Rethinking Semantic Image Compression: Scalable Representation with Cross-modality Transfer

This is the official code about the paper: Rethinking Semantic Image Compression: Scalable Representation with Cross-modality Transfer. It contains three layers: the semantic layer, the structure layer and the signal layer. Herein, the project provides the code to achieve these three layers.

You can find the data in this link

Dataset: Our dataset

preprocessing the dataset:

extract the captions of training and testing data.
split training and testing data.
resize them into 256x256. (You can resize and center crop images!)

Note: README.md in ./dataset provides more details.

Caltech-UCSD Birds-200-2011 (CUB-200-2011)

1. The semantic layer:

1.1 Image2Text: Image Caption

This code only offers the methods of training on the COCO dataset.
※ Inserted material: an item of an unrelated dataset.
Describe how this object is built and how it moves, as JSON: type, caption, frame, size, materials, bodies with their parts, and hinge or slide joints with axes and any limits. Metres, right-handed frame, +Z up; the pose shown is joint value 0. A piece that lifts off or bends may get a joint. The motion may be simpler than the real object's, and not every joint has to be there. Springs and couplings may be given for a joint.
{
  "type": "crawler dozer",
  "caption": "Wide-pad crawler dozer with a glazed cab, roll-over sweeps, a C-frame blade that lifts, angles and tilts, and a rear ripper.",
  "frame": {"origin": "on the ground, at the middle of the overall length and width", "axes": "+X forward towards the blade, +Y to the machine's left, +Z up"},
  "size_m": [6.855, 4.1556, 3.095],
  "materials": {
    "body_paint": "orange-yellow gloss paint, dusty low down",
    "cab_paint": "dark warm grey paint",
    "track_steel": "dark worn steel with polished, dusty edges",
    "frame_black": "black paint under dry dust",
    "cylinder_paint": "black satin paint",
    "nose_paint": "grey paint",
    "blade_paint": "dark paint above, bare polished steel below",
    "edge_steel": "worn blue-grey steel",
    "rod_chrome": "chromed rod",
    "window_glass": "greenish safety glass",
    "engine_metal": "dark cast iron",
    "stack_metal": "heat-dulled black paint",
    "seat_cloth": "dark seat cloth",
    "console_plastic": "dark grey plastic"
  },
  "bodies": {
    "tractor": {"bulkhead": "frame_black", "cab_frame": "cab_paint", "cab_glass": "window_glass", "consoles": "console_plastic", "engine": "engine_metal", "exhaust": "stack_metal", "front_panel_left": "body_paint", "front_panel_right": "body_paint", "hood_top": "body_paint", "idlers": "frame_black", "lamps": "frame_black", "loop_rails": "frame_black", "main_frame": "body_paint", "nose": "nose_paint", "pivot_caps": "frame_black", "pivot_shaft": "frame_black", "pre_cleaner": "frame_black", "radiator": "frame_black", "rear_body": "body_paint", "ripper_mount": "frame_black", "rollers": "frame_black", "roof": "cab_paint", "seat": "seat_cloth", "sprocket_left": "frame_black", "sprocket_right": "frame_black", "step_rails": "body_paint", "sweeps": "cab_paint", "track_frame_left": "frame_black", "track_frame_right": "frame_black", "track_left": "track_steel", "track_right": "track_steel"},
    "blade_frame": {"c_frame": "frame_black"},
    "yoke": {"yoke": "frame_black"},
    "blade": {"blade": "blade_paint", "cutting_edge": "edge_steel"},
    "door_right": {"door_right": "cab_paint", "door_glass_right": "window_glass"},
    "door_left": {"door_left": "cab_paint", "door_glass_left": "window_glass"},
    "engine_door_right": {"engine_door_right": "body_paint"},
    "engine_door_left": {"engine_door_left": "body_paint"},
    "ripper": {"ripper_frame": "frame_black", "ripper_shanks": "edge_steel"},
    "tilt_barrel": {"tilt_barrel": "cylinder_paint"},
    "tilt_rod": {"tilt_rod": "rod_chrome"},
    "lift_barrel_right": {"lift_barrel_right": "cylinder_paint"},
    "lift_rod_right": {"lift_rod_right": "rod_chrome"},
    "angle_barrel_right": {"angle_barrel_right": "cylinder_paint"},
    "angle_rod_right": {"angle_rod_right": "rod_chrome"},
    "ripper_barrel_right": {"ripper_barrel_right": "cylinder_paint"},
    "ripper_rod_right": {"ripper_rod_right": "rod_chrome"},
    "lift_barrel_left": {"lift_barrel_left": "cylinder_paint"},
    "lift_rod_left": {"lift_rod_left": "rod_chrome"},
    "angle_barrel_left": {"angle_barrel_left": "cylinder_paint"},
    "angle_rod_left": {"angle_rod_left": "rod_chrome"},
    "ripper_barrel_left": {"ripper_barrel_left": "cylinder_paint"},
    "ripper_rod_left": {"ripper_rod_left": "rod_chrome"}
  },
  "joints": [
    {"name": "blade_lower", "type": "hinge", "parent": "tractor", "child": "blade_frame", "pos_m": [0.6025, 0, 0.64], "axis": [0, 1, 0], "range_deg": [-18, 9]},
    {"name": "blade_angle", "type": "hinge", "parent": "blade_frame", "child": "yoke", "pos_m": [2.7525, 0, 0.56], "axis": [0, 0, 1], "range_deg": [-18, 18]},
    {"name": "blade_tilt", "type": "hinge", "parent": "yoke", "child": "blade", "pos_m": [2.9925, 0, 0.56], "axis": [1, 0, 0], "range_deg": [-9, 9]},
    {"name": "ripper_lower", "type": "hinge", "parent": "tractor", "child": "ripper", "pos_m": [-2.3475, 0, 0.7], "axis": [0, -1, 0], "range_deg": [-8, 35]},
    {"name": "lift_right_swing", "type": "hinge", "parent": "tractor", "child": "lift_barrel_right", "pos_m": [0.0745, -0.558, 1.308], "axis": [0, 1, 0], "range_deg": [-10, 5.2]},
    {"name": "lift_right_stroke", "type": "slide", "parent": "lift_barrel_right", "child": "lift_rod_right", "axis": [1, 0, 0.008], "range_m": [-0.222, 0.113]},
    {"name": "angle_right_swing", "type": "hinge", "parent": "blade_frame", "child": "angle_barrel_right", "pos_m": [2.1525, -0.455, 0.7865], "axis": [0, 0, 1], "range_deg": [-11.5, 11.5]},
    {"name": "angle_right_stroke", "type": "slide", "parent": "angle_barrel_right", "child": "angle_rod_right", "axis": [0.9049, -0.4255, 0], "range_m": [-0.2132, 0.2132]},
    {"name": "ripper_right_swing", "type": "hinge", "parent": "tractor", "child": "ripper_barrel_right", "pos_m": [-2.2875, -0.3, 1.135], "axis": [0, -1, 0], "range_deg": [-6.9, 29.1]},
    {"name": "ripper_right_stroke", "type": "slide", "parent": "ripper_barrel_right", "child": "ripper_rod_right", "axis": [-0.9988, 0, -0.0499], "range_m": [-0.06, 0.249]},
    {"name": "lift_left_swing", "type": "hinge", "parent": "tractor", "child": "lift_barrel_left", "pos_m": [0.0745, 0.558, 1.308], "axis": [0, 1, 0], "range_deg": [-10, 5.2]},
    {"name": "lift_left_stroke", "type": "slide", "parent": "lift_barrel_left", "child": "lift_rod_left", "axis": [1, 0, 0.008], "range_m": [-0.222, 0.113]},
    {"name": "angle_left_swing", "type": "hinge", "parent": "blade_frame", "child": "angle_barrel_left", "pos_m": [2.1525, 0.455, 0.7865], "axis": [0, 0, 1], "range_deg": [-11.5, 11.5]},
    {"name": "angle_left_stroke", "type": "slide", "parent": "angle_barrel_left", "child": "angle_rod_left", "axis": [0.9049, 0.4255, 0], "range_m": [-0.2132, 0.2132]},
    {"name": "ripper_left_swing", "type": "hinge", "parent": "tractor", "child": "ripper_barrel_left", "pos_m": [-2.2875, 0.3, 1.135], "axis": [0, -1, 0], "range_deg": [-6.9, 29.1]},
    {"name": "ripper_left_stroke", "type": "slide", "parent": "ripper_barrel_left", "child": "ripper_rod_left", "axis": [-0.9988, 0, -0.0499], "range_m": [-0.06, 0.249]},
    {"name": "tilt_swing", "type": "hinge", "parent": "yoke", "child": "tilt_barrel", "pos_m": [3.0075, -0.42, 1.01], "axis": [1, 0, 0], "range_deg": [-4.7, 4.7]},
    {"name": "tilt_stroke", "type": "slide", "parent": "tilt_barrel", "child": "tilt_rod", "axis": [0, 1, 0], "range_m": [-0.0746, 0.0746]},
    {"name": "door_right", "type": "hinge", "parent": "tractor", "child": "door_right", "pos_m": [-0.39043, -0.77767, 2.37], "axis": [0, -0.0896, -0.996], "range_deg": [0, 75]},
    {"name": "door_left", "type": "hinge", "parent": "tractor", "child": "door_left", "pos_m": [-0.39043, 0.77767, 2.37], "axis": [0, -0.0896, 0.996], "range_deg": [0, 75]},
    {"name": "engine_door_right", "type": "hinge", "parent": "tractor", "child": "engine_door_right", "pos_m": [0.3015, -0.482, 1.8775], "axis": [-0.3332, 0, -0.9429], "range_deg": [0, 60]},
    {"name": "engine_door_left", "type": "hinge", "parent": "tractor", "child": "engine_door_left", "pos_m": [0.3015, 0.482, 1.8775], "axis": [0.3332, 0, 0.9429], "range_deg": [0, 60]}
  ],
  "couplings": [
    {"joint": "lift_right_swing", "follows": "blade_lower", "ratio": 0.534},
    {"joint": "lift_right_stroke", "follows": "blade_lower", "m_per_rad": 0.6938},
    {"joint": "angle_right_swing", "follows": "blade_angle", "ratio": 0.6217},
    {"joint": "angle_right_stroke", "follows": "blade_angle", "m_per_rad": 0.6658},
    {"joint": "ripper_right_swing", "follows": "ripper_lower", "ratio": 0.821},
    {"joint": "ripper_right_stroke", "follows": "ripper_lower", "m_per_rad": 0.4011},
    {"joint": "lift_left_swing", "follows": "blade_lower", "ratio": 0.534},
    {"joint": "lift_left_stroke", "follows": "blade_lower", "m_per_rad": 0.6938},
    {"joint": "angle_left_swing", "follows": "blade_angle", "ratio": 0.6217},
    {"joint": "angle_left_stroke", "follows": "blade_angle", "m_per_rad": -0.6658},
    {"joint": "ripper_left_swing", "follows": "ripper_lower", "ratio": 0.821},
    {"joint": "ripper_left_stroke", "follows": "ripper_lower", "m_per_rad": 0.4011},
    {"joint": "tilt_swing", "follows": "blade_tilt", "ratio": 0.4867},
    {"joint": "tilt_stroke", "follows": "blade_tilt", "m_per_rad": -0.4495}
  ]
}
We need to write the data processing code to process the CUB dataset.

cd layer1

1.1.1. Train the model

CUDA_LAUNCH_BLOCKING=1 
python train_bird.py  --model_path=../../ckpt/I2T/ --image_list_dir=../../dataset/CUB_200_2011/filenames_train.pickle --vocab_path=../../dataset/CUB_200_2011/captions.pickle --image_dir=../../dataset/CUB_200_2011/train_image_resize/ --caption_path=../../dataset/CUB_200_2011/text/

Argument	Possible values
`--model_path`	The path of saving models
`--image_list_dir`	The path of filenames_train.pickle
`--vocab_path`	The path of captions.pickle
`--image_dir`	The path of caption files

1.1.2. Test a single image

python sample_bird.py --image='./example.png'

1.1.3. Test the whole dataset

python test_all_bird.py

Note, you need to modify the paths in the test_all_bird.py .

1.2. Text2Image: AttnGAN

We reference the AttnGAN model to generate images, and you can realize it following the "README.md" file provided via AttnGAN.
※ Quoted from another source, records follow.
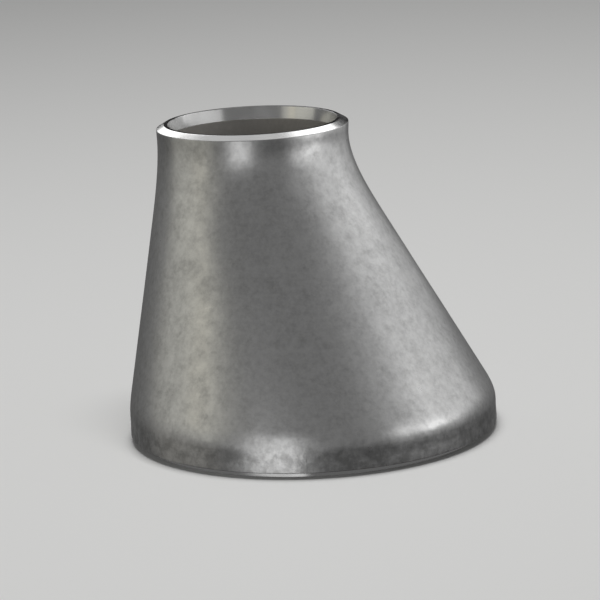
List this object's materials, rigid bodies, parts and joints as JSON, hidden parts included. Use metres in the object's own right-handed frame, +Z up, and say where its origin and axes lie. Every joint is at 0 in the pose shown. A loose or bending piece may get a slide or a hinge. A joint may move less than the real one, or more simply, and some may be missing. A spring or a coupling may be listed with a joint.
{
  "type": "eccentric pipe reducer",
  "caption": "Seamless eccentric butt-weld reducer that joins a large pipe to a small one with one side kept straight, both ends bevelled for welding.",
  "frame": {"origin": "centre of the large end's face, which the part stands on", "axes": "+Z up the part from the large end to the small end; -X towards the straight side, where the two ends are flush; the part is symmetric about the XZ plane"},
  "size_m": [0.1684, 0.1682, 0.1397],
  "materials": {
    "stainless": "satin, pickled outside and inside, with bright turned end bevels and bores"
  },
  "bodies": {
    "root": {"reducer_body": "stainless"}
  },
  "joints": []
}
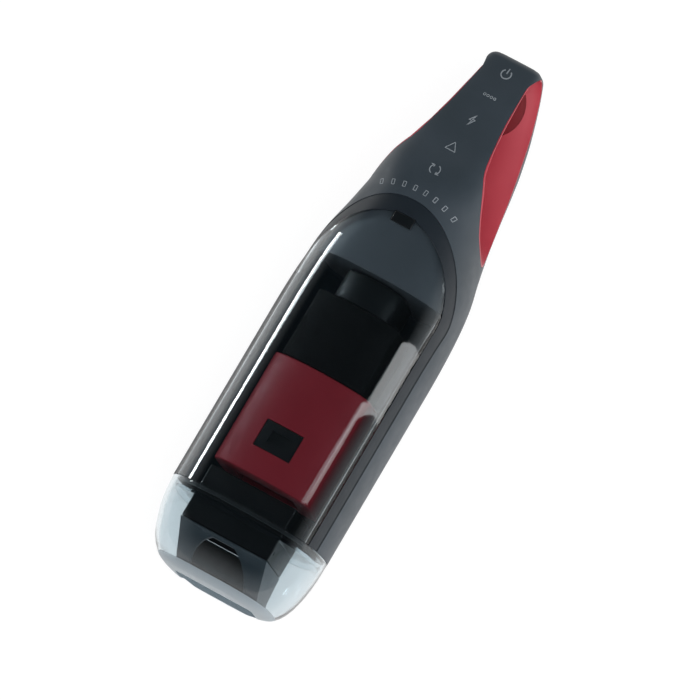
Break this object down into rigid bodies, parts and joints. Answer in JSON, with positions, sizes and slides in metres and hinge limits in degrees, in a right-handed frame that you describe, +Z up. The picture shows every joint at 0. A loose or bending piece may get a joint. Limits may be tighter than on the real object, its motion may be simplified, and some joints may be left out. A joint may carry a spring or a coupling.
{
  "type": "handheld vacuum",
  "caption": "Cordless handheld vacuum with a clear slide-off dust cup, red-framed filter cartridge, one-way inlet flap, fan motor and a tapered loop handle with a red finger liner.",
  "frame": {"origin": "on the floor plane, under the middle of the overall length and width", "axes": "+Y towards the handle end, -Y towards the nozzle, +X to the right seen from above with the nozzle near, +Z up"},
  "size_m": [0.1044, 0.366, 0.0883],
  "materials": {
    "slate_plastic": "fine satin moulding",
    "liner_plastic": "satin red moulding",
    "trim_plastic": "near-black satin moulding",
    "bulkhead_plastic": "smooth slate moulding",
    "button_plastic": "black satin moulding",
    "black_plastic": "plain black moulding",
    "steel": "plain machined steel",
    "screw_steel": "black oxide",
    "spring_steel": "drawn spring wire",
    "motor_steel": "zinc-plated drawn can",
    "rubber": "moulded rubber",
    "flap_rubber": "thin moulded silicone",
    "impeller_plastic": "glass-filled moulding",
    "cell_wrap": "shrunk film sleeve",
    "board": "solder-masked glass epoxy",
    "clear_plastic": "polished clear moulding, lightly smoked",
    "duct_plastic": "black moulding",
    "guide_plastic": "grey moulding",
    "filter_red": "dark red moulding",
    "screen_black": "black woven screen",
    "filter_media": "pleated filter paper",
    "filter_black": "black filter cloth",
    "collar_plastic": "black moulding"
  },
  "bodies": {
    "housing": {"upper_housing": "slate_plastic", "lower_housing": "slate_plastic", "handle_liner": "liner_plastic", "cup_trim": "trim_plastic", "motor_bulkhead": "bulkhead_plastic", "latch_bracket": "black_plastic", "latch_spring": "spring_steel", "motor_mount": "rubber", "fan_shroud": "black_plastic", "motor_can": "motor_steel", "motor_end_cap": "black_plastic", "motor_bearing_front": "steel", "motor_bearing_rear": "steel", "battery_cell_left": "cell_wrap", "battery_cell_right": "cell_wrap", "cell_holder": "black_plastic", "main_board": "board", "touch_board": "board", "light_board": "board", "charging_socket": "steel", "board_screw_left": "steel", "board_screw_right": "steel", "housing_screw_front_left": "screw_steel", "housing_screw_front_right": "screw_steel", "housing_screw_middle": "screw_steel", "housing_screw_rear": "screw_steel"},
    "latch": {"latch_button": "button_plastic", "latch_retainer": "steel"},
    "rotor": {"impeller": "impeller_plastic", "motor_shaft": "steel"},
    "cup": {"dust_cup": "clear_plastic", "nozzle": "clear_plastic", "inlet_duct": "duct_plastic", "mouth_guide": "guide_plastic", "cup_seal": "rubber", "flap_pin": "steel"},
    "flap": {"flap_valve": "flap_rubber"},
    "filter": {"filter_frame": "filter_red", "filter_screen": "screen_black", "filter_core": "filter_media", "filter_element": "filter_black", "filter_collar": "collar_plastic", "filter_seal": "rubber"}
  },
  "joints": [
    {"name": "cup_slide", "type": "slide", "parent": "housing", "child": "cup", "axis": [0, -1, 0], "range_m": [0, 0.215]},
    {"name": "filter_slide", "type": "slide", "parent": "cup", "child": "filter", "axis": [0, 1, 0], "range_m": [0, 0.172]},
    {"name": "flap_hinge", "type": "hinge", "parent": "cup", "child": "flap", "pos_m": [0, -0.15, 0.0672], "axis": [1, 0, 0], "range_deg": [0, 50]},
    {"name": "latch_press", "type": "slide", "parent": "housing", "child": "latch", "axis": [0, 0, -1], "range_m": [0, 0.002], "stiffness_N_per_m": 600, "springref_m": -0.001, "deforming": ["latch_spring"]},
    {"name": "impeller_spin", "type": "hinge", "parent": "housing", "child": "rotor", "pos_m": [0, 0.035, 0.052], "axis": [0, 1, 0], "continuous": true}
  ],
  "couplings": [
    {"joint": "filter_slide", "follows": "cup_slide", "ratio": 0.8}
  ]
}
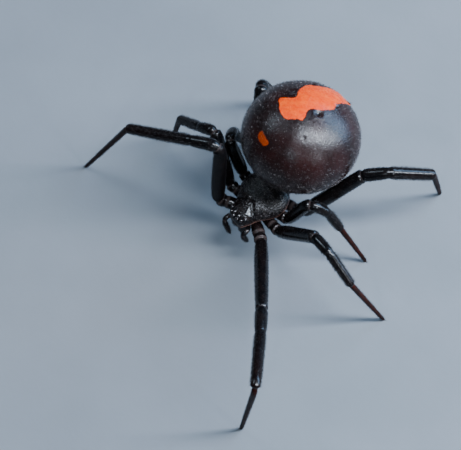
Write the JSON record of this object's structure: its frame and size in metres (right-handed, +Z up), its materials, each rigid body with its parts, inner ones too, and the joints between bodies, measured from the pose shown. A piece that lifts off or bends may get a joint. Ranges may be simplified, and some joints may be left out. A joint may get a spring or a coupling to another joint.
{
  "type": "redback spider",
  "caption": "Still figure of a grown female redback spider, standing, with a globe-shaped dark abdomen that carries an orange-red stripe and long glossy legs.",
  "frame": {"origin": "middle of the spider's outline, on the floor under it", "axes": "+Z up; the spider faces -Y, and its left side is +X"},
  "size_m": [0.0228, 0.0202, 0.0108],
  "materials": {
    "abdomen": "satin, very dark maroon brown with an orange-red stripe",
    "carapace": "satin, brown black, finely granular",
    "shell": "glossy black",
    "brown": "glossy dark red brown",
    "eye": "high gloss",
    "fang": "glossy dark red brown"
  },
  "bodies": {
    "root": {"abdomen": "abdomen", "carapace": "carapace", "sternum": "shell", "pedicel": "shell", "spinnerets": "shell", "eye_left_front_inner": "eye", "eye_left_front_outer": "eye", "eye_left_rear_inner": "eye", "eye_left_rear_outer": "eye", "eye_right_front_inner": "eye", "eye_right_front_outer": "eye", "eye_right_rear_inner": "eye", "eye_right_rear_outer": "eye", "jaw_left": "shell", "fang_left": "fang", "palp_left": "shell", "jaw_right": "shell", "fang_right": "fang", "palp_right": "shell", "leg_left_1_coxa": "shell", "leg_left_1_femur": "shell", "leg_left_1_patella": "shell", "leg_left_1_tibia": "shell", "leg_left_1_foot": "brown", "leg_left_2_coxa": "shell", "leg_left_2_femur": "shell", "leg_left_2_patella": "shell", "leg_left_2_tibia": "shell", "leg_left_2_foot": "brown", "leg_left_3_coxa": "shell", "leg_left_3_femur": "shell", "leg_left_3_patella": "shell", "leg_left_3_tibia": "shell", "leg_left_3_foot": "brown", "leg_left_4_coxa": "shell", "leg_left_4_femur": "shell", "leg_left_4_patella": "shell", "leg_left_4_tibia": "shell", "leg_left_4_foot": "brown", "leg_right_1_coxa": "shell", "leg_right_1_femur": "shell", "leg_right_1_patella": "shell", "leg_right_1_tibia": "shell", "leg_right_1_foot": "brown", "leg_right_2_coxa": "shell", "leg_right_2_femur": "shell", "leg_right_2_patella": "shell", "leg_right_2_tibia": "shell", "leg_right_2_foot": "brown", "leg_right_3_coxa": "shell", "leg_right_3_femur": "shell", "leg_right_3_patella": "shell", "leg_right_3_tibia": "shell", "leg_right_3_foot": "brown", "leg_right_4_coxa": "shell", "leg_right_4_femur": "shell", "leg_right_4_patella": "shell", "leg_right_4_tibia": "shell", "leg_right_4_foot": "brown"}
  },
  "joints": []
}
Note: After training AttGAN, you need to generate all images in the training dataset, because the second layer is based on the results of the first layer.

2. The structure layer:

cd layer2

2.1. Extract the RCF structure maps

Put bsds500_pascal_model.pth in the ./layer2/RCF

cd layer2/RCF

First, we need to generate the RCF edges of the training data for the layer2 training.

python test_bird.py --checkpoint=bsds500_pascal_model.pth --save-dir=../../results/layer2/RCF_train/ --dataset=../../dataset/CUB_200_2011/train_image_resize/

Then, we need to generate the RCF edges of the testing data for evaluation.

python test_bird.py --checkpoint=bsds500_pascal_model.pth --save-dir=../../results/layer2/RCF_test/ --dataset=../../dataset/CUB_200_2011/test_image_resize/

Please note that we need to perform the operation to reverse RCF edges (255-RCF edges). The correct edge map for our model can be found in Figure 1 of the paper. Then, we use VTM to compress the structure maps.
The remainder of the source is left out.